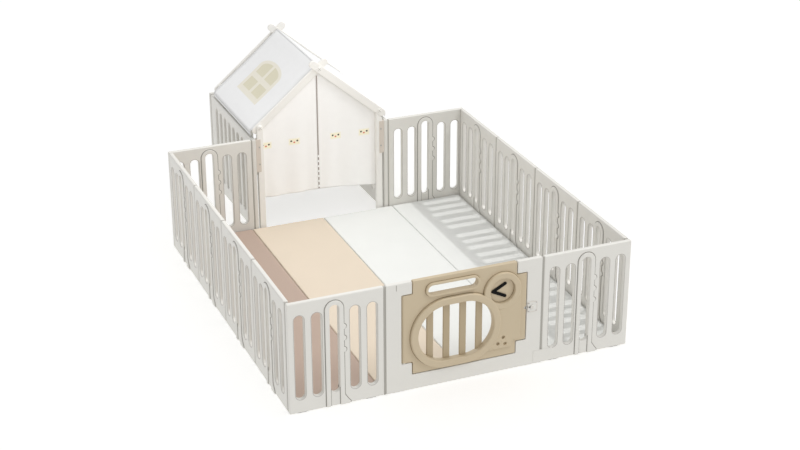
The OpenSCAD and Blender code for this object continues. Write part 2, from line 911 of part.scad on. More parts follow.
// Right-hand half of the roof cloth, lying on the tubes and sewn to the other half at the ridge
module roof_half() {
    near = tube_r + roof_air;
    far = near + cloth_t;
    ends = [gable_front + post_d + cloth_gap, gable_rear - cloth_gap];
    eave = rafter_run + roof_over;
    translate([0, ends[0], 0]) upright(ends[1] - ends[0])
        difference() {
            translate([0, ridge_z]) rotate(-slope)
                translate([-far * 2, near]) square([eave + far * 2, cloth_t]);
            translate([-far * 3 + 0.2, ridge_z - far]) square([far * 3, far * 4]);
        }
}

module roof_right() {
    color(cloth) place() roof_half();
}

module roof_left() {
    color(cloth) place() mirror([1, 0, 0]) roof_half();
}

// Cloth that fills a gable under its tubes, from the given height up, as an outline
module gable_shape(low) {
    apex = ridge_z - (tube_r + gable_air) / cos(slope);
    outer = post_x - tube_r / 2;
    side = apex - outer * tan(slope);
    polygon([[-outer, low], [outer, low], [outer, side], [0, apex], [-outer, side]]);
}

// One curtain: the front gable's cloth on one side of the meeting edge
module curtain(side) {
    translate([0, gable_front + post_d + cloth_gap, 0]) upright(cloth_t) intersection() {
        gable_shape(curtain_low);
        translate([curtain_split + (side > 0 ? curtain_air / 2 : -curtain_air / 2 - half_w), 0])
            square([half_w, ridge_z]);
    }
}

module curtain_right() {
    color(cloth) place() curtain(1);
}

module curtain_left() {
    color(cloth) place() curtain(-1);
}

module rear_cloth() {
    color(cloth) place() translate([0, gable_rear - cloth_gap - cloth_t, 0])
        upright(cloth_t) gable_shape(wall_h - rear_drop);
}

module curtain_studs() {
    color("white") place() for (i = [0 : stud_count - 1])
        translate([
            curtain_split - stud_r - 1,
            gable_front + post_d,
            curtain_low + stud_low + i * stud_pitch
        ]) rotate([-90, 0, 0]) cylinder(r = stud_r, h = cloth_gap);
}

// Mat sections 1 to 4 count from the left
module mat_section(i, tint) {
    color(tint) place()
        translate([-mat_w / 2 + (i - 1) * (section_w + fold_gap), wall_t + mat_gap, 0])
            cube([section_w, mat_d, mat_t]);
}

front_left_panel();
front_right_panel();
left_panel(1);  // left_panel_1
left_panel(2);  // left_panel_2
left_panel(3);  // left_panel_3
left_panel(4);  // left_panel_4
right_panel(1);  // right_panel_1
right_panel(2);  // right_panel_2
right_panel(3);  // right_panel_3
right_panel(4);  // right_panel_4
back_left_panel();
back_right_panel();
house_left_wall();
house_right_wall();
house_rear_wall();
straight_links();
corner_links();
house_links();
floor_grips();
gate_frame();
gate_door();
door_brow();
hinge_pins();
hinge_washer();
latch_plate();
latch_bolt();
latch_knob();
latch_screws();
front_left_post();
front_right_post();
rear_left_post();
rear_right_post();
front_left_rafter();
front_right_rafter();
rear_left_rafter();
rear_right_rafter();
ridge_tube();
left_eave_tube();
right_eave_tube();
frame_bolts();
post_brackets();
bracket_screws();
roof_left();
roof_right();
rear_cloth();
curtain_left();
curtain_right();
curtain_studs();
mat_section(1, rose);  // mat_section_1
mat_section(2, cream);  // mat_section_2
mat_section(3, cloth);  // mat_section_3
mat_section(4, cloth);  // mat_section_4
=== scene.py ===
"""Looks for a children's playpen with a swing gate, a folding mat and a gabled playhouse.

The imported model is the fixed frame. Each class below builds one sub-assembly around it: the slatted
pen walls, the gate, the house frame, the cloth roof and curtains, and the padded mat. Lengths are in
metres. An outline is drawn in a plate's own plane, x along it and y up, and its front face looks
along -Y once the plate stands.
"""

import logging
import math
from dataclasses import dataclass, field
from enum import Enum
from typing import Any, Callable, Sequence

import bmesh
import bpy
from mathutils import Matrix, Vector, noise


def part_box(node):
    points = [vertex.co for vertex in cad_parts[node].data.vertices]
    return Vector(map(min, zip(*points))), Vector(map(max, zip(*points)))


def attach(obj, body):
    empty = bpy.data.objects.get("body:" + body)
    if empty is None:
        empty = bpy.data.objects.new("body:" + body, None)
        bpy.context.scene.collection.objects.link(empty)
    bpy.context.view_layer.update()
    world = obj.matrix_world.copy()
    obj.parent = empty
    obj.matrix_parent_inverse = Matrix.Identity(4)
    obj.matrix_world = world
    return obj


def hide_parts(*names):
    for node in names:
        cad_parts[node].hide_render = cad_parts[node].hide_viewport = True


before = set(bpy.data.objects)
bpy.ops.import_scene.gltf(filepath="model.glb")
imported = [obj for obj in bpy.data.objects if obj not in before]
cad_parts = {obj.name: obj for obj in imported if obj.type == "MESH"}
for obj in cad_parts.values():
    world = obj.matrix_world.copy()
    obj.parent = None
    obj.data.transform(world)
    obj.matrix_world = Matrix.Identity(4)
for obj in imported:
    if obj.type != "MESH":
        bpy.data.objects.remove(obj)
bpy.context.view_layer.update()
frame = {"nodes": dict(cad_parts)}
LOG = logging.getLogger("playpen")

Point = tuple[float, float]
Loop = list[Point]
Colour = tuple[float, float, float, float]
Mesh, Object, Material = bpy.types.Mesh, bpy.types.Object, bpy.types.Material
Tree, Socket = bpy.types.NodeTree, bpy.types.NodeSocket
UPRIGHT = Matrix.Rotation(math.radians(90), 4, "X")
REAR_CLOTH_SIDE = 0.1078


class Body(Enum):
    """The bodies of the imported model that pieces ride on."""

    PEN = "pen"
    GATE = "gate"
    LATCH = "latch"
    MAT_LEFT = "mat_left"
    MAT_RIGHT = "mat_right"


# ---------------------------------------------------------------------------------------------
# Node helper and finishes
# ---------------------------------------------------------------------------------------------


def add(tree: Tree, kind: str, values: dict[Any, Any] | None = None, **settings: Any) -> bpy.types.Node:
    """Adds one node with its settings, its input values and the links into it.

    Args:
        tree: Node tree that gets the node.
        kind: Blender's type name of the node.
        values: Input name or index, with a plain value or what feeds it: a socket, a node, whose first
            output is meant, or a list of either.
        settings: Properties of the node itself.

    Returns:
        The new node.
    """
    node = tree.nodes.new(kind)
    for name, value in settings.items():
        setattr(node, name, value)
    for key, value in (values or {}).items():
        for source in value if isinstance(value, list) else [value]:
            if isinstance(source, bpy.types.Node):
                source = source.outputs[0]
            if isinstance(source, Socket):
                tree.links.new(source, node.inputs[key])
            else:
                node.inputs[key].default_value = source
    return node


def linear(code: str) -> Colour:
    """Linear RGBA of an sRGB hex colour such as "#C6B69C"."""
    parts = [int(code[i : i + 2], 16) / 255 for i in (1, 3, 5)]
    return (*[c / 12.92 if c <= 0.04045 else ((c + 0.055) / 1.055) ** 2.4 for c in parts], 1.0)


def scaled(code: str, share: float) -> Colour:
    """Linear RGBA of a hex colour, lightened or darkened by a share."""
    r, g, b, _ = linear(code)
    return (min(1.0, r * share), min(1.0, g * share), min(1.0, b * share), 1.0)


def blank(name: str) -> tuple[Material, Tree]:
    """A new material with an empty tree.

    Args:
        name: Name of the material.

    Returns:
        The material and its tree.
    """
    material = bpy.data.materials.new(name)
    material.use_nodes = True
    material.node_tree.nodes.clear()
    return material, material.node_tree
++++
AIM
Repeat the material above in full, keeping every word.

FULL RESPONSE
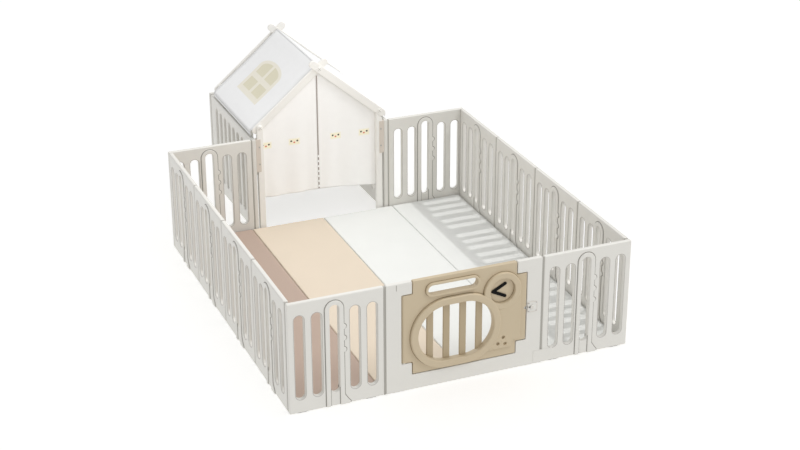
The OpenSCAD and Blender code for this object continues. Write part 2, from line 911 of part.scad on. More parts follow.
// Right-hand half of the roof cloth, lying on the tubes and sewn to the other half at the ridge
module roof_half() {
    near = tube_r + roof_air;
    far = near + cloth_t;
    ends = [gable_front + post_d + cloth_gap, gable_rear - cloth_gap];
    eave = rafter_run + roof_over;
    translate([0, ends[0], 0]) upright(ends[1] - ends[0])
        difference() {
            translate([0, ridge_z]) rotate(-slope)
                translate([-far * 2, near]) square([eave + far * 2, cloth_t]);
            translate([-far * 3 + 0.2, ridge_z - far]) square([far * 3, far * 4]);
        }
}

module roof_right() {
    color(cloth) place() roof_half();
}

module roof_left() {
    color(cloth) place() mirror([1, 0, 0]) roof_half();
}

// Cloth that fills a gable under its tubes, from the given height up, as an outline
module gable_shape(low) {
    apex = ridge_z - (tube_r + gable_air) / cos(slope);
    outer = post_x - tube_r / 2;
    side = apex - outer * tan(slope);
    polygon([[-outer, low], [outer, low], [outer, side], [0, apex], [-outer, side]]);
}

// One curtain: the front gable's cloth on one side of the meeting edge
module curtain(side) {
    translate([0, gable_front + post_d + cloth_gap, 0]) upright(cloth_t) intersection() {
        gable_shape(curtain_low);
        translate([curtain_split + (side > 0 ? curtain_air / 2 : -curtain_air / 2 - half_w), 0])
            square([half_w, ridge_z]);
    }
}

module curtain_right() {
    color(cloth) place() curtain(1);
}

module curtain_left() {
    color(cloth) place() curtain(-1);
}

module rear_cloth() {
    color(cloth) place() translate([0, gable_rear - cloth_gap - cloth_t, 0])
        upright(cloth_t) gable_shape(wall_h - rear_drop);
}

module curtain_studs() {
    color("white") place() for (i = [0 : stud_count - 1])
        translate([
            curtain_split - stud_r - 1,
            gable_front + post_d,
            curtain_low + stud_low + i * stud_pitch
        ]) rotate([-90, 0, 0]) cylinder(r = stud_r, h = cloth_gap);
}

// Mat sections 1 to 4 count from the left
module mat_section(i, tint) {
    color(tint) place()
        translate([-mat_w / 2 + (i - 1) * (section_w + fold_gap), wall_t + mat_gap, 0])
            cube([section_w, mat_d, mat_t]);
}

front_left_panel();
front_right_panel();
left_panel(1);  // left_panel_1
left_panel(2);  // left_panel_2
left_panel(3);  // left_panel_3
left_panel(4);  // left_panel_4
right_panel(1);  // right_panel_1
right_panel(2);  // right_panel_2
right_panel(3);  // right_panel_3
right_panel(4);  // right_panel_4
back_left_panel();
back_right_panel();
house_left_wall();
house_right_wall();
house_rear_wall();
straight_links();
corner_links();
house_links();
floor_grips();
gate_frame();
gate_door();
door_brow();
hinge_pins();
hinge_washer();
latch_plate();
latch_bolt();
latch_knob();
latch_screws();
front_left_post();
front_right_post();
rear_left_post();
rear_right_post();
front_left_rafter();
front_right_rafter();
rear_left_rafter();
rear_right_rafter();
ridge_tube();
left_eave_tube();
right_eave_tube();
frame_bolts();
post_brackets();
bracket_screws();
roof_left();
roof_right();
rear_cloth();
curtain_left();
curtain_right();
curtain_studs();
mat_section(1, rose);  // mat_section_1
mat_section(2, cream);  // mat_section_2
mat_section(3, cloth);  // mat_section_3
mat_section(4, cloth);  // mat_section_4
=== scene.py ===
"""Looks for a children's playpen with a swing gate, a folding mat and a gabled playhouse.

The imported model is the fixed frame. Each class below builds one sub-assembly around it: the slatted
pen walls, the gate, the house frame, the cloth roof and curtains, and the padded mat. Lengths are in
metres. An outline is drawn in a plate's own plane, x along it and y up, and its front face looks
along -Y once the plate stands.
"""

import logging
import math
from dataclasses import dataclass, field
from enum import Enum
from typing import Any, Callable, Sequence

import bmesh
import bpy
from mathutils import Matrix, Vector, noise


def part_box(node):
    points = [vertex.co for vertex in cad_parts[node].data.vertices]
    return Vector(map(min, zip(*points))), Vector(map(max, zip(*points)))


def attach(obj, body):
    empty = bpy.data.objects.get("body:" + body)
    if empty is None:
        empty = bpy.data.objects.new("body:" + body, None)
        bpy.context.scene.collection.objects.link(empty)
    bpy.context.view_layer.update()
    world = obj.matrix_world.copy()
    obj.parent = empty
    obj.matrix_parent_inverse = Matrix.Identity(4)
    obj.matrix_world = world
    return obj


def hide_parts(*names):
    for node in names:
        cad_parts[node].hide_render = cad_parts[node].hide_viewport = True


before = set(bpy.data.objects)
bpy.ops.import_scene.gltf(filepath="model.glb")
imported = [obj for obj in bpy.data.objects if obj not in before]
cad_parts = {obj.name: obj for obj in imported if obj.type == "MESH"}
for obj in cad_parts.values():
    world = obj.matrix_world.copy()
    obj.parent = None
    obj.data.transform(world)
    obj.matrix_world = Matrix.Identity(4)
for obj in imported:
    if obj.type != "MESH":
        bpy.data.objects.remove(obj)
bpy.context.view_layer.update()
frame = {"nodes": dict(cad_parts)}
LOG = logging.getLogger("playpen")

Point = tuple[float, float]
Loop = list[Point]
Colour = tuple[float, float, float, float]
Mesh, Object, Material = bpy.types.Mesh, bpy.types.Object, bpy.types.Material
Tree, Socket = bpy.types.NodeTree, bpy.types.NodeSocket
UPRIGHT = Matrix.Rotation(math.radians(90), 4, "X")
REAR_CLOTH_SIDE = 0.1078


class Body(Enum):
    """The bodies of the imported model that pieces ride on."""

    PEN = "pen"
    GATE = "gate"
    LATCH = "latch"
    MAT_LEFT = "mat_left"
    MAT_RIGHT = "mat_right"


# ---------------------------------------------------------------------------------------------
# Node helper and finishes
# ---------------------------------------------------------------------------------------------


def add(tree: Tree, kind: str, values: dict[Any, Any] | None = None, **settings: Any) -> bpy.types.Node:
    """Adds one node with its settings, its input values and the links into it.

    Args:
        tree: Node tree that gets the node.
        kind: Blender's type name of the node.
        values: Input name or index, with a plain value or what feeds it: a socket, a node, whose first
            output is meant, or a list of either.
        settings: Properties of the node itself.

    Returns:
        The new node.
    """
    node = tree.nodes.new(kind)
    for name, value in settings.items():
        setattr(node, name, value)
    for key, value in (values or {}).items():
        for source in value if isinstance(value, list) else [value]:
            if isinstance(source, bpy.types.Node):
                source = source.outputs[0]
            if isinstance(source, Socket):
                tree.links.new(source, node.inputs[key])
            else:
                node.inputs[key].default_value = source
    return node


def linear(code: str) -> Colour:
    """Linear RGBA of an sRGB hex colour such as "#C6B69C"."""
    parts = [int(code[i : i + 2], 16) / 255 for i in (1, 3, 5)]
    return (*[c / 12.92 if c <= 0.04045 else ((c + 0.055) / 1.055) ** 2.4 for c in parts], 1.0)


def scaled(code: str, share: float) -> Colour:
    """Linear RGBA of a hex colour, lightened or darkened by a share."""
    r, g, b, _ = linear(code)
    return (min(1.0, r * share), min(1.0, g * share), min(1.0, b * share), 1.0)


def blank(name: str) -> tuple[Material, Tree]:
    """A new material with an empty tree.

    Args:
        name: Name of the material.

    Returns:
        The material and its tree.
    """
    material = bpy.data.materials.new(name)
    material.use_nodes = True
    material.node_tree.nodes.clear()
    return material, material.node_tree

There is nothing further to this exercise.